En ce qui concerne le travail forcé des enfants, le rapport fait état de 14 cas potentiels référés par la Brigade des Mineurs au ministère du Travail, sans que les officiers de ce ministère n’aient toutefois enquêté. Du côté de ce ministère, l’on avance que l’information sur le nombre de cas potentiels avancés dans ce rapport ne leur est pas parvenue. «Nous allons enquêter pour savoir d’où viennent ces 14 cas. A notre niveau, nous avons mené 691 inspections dont un cas s’est avéré être du child labour. L’affaire est en cour. Il se peut qu’il y ait eu une mauvaise communication», avance une source au ministère du Travail. Cependant, celle-ci reconnaît que le Trafficking in person report est négatif pour le pays. Pour y remédier, fait-elle ressortir, plusieurs actions seront prises. «Actuellement, la Special Migrant Unit fonctionne avec quatre officiers, explique cette source. Trois autres seront bientôt recrutés et des changements positifs seront apportés au sein de cette unité pour lutter contre les travaux forcés, surtout chez les enfants.
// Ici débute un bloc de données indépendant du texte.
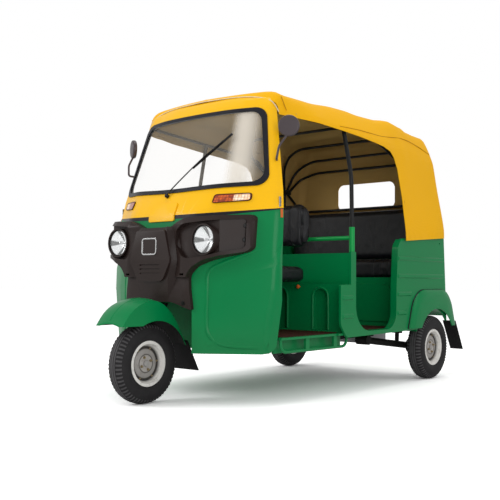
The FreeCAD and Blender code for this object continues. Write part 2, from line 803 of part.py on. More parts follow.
def door_room(grow):
    """The passenger doorway as a prism across the vehicle, grown all round by grow."""
    front, rear, sill = s.door_front_y - grow, s.door_rear_y + grow, s.door_bottom - grow
    points = [(500, front, 1200), (500, front, sill), (500, rear - 4, sill),
              (500, rear, s.tub_bottom + 280), (500, rear + 20, s.tub_front_top - 44),
              (500, rear + 70, s.tub_front_top + 2), (500, rear + 70, 1200)]
    return prism(rounded(points, [0, 150, 104, 60, 26, 26, 0]), Vector(300, 0, 0))


def rib(height, start, stop):
    """One pressed rib of the left tub side: a raised band with slanting edges."""
    skin, half = s.tub_half_width - 2, s.rib_height / 2
    low, high = [], []
    for x, draw in ((skin, 0), (skin + 2 + s.rib_proud, 9)):
        wire = rounded([(x, start + draw, height - half + draw), (x, stop - draw, height - half + draw),
                        (x, stop - draw, height + half - draw), (x, start + draw, height + half - draw)],
                       [7, 7, 7, 7])
        (low if draw else high).append(wire)
    return Part.makeLoft(high + low, True, True)


def tub_side():
    """The left side of the tub with its doorway, the jamb round it, its wheel arch and its ribs."""
    rear = s.tub_rear_y
    corners = [(s.tub_front_y, s.post_strip_top), (s.tub_front_y, s.tub_bottom + 74),
               (s.tub_front_y + 62, s.tub_bottom), (rear + 40, s.tub_bottom + 18),
               (rear, s.tub_top), (s.door_rear_y + 60, s.tub_front_top),
               (s.door_front_y - 52, s.tub_front_top), (s.door_front_y - 52, s.post_strip_top)]
    inner_x = s.tub_half_width - s.tub_wall
    points = [(inner_x, y, z) for y, z in corners]
    side = prism(rounded(points, [8, 20, 20, 0, 20, 4, 4, 4]), Vector(s.tub_wall, 0, 0))
    strip_room = cuboid((500, s.tub_front_y - 10, s.partition_top + 6),
                        (700, s.door_front_y + 60, 1000))
    centre = Vector(0, rear_axle_y, axle_height)
    side = side.cut([door_room(0), strip_room,
                     Part.makeCylinder(s.arch_radius, 900, centre, Vector(1, 0, 0)),
                     rod((500, rear - 60, s.tub_top - 52), (700, rear - 60, s.tub_top - 52), 6)])
    jamb_x = inner_x - s.jamb_depth
    jamb = door_room(s.jamb_gauge).cut(door_room(0))
    jamb = jamb.common(cuboid((jamb_x, s.door_front_y - 20, s.floor_top),
                              (inner_x, s.door_front_y + 120, s.partition_top + 6)).fuse(
        cuboid((jamb_x, s.door_front_y + 120, s.floor_top), (inner_x, rear, s.tub_front_top - 4))))
    arch_start = Vector(s.tub_half_width - s.arch_depth, rear_axle_y, axle_height)
    arch = Part.makeCylinder(s.arch_radius + s.arch_wall, s.arch_depth, arch_start,
                             Vector(1, 0, 0))
    arch = arch.cut(Part.makeCylinder(s.arch_radius, s.arch_depth + 2, arch_start - Vector(1, 0, 0),
                                      Vector(1, 0, 0)))
    inner_wall = Part.makeCylinder(s.arch_radius + s.arch_wall, s.arch_wall,
                                   arch_start - Vector(s.arch_wall, 0, 0), Vector(1, 0, 0))
    above = cuboid((0, rear_axle_y - 300, s.tub_bottom), (900, s.tub_rear_y - s.tub_wall, 900))
    arch = arch.fuse(inner_wall).common(above)
    ribs = [rib(height, start, stop) for height, start, stop in
            ((782, s.door_rear_y + 16, rear - 6), (672, s.door_rear_y + 14, rear - 6),
             (560, s.door_rear_y + 10, s.door_rear_y + 190),
             (444, s.door_rear_y + 8, s.door_rear_y + 130),
             (544, s.tub_front_y + 14, s.tub_front_y + 130),
             (440, s.tub_front_y + 14, s.tub_front_y + 130))]
    return side.fuse([arch, jamb] + ribs)


def flare_form(outer_x, inset, lip_x):
    """A bulging solid over the wheel arch, from the tub's side out to its lip."""
    y, foot, top = rear_axle_y, s.flare_foot, s.flare_top
    rows = []
    roll = s.flare_roll
    for share, draw in ((0, 0), (0.45, roll * 0.1), (0.8, roll * 0.42), (1, roll)):
        x = outer_x + (lip_x - outer_x) * share
        draw += inset
        points = [(x, y - 344 + draw, foot), (x, y - 262 + draw * 0.8, top - draw),
                  (x, y + 207 - draw * 0.8, top - draw), (x, y + 291 - draw, foot)]
        rows.append(rounded(points, [0, 130, 110, 0]))
    return Part.makeLoft(rows, True, True)


def flare():
    """The flared lip round the left rear wheel arch."""
    seat = s.tub_half_width + s.fit / 3
    lip = s.tub_half_width + s.flare_proud
    outer = flare_form(seat, 0, lip)
    hollow = flare_form(seat - 1, s.flare_wall, lip - s.flare_wall)
    mouth = Part.makeCylinder(s.arch_radius, 200, Vector(seat - 20, rear_axle_y, axle_height),
                              Vector(1, 0, 0))
    return outer.cut(hollow).cut(mouth)


for label, side in (("left", 0), ("right", 1)):
    feature("tub_side_" + label, both_sides(tub_side())[side])
    feature("flare_" + label, both_sides(flare())[side])


def hinge_barrels(start, stop):
    """Both hinge barrels of the engine lid between two distances from the middle."""
    line_y, line_z = s.tub_rear_y + s.hinge_radius + 0.5, s.lid_top + 4
    return [rod((side * start, line_y, line_z), (side * stop, line_y, line_z), s.hinge_radius)
            for side in (1, -1)]


def tub_rear():
    """The rear panel with its engine opening and the fixed half of the lid's hinges."""
    inner = s.tub_half_width - s.tub_wall
    panel = cuboid((-inner, s.tub_rear_y - s.tub_wall, s.tub_bottom + 18),
                   (inner, s.tub_rear_y, s.tub_top))
    hole = cuboid((-s.lid_half_width - s.lid_gap, s.tub_rear_y - 60, s.lid_bottom - s.lid_gap),
                  (s.lid_half_width + s.lid_gap, s.tub_rear_y + 60, s.lid_top + s.lid_gap))
    shelf_y = s.bench_front_y + s.bench_length + s.bench_back_gauge + 1 + s.fit
    shelf = cuboid((-inner, shelf_y, s.tub_top - 12), (inner, s.tub_rear_y - s.tub_wall, s.tub_top))
    leaves = [cuboid((x, s.tub_rear_y, s.lid_top + 4), (x + 50, s.tub_rear_y + 3, s.lid_top + 34))
              for x in (200, -250)]
    arches = [Part.makeCylinder(s.arch_radius, 200,
                                Vector(side * (s.tub_half_width - s.arch_depth - s.arch_wall),
                                       rear_axle_y, axle_height), Vector(side, 0, 0))
              for side in (1, -1)]
    return panel.cut([hole] + arches).fuse([shelf] + leaves + hinge_barrels(200, 250))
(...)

D’ailleurs, nous travaillons déjà en collaboration avec le ministère de l’Egalité du genre et du développement de l’enfant en ce sens.»

 

Pour lutter contre le trafic humain dans l’île, le département d’Etat américain recommande de se baser sur les propositions de l’anti-trafficking legislation afin de mener des enquêtes en vue de traduire ceux qui sont trempés dans le trafic humain en justice, de travailler en collaboration avec les ONG, les travailleurs sociaux et les organisations internationales. Il préconise également la mise sur pied d’un plan légal bien établi. Cela, pour éviter que Maurice ne bascule dans le rouge l’année prochaine.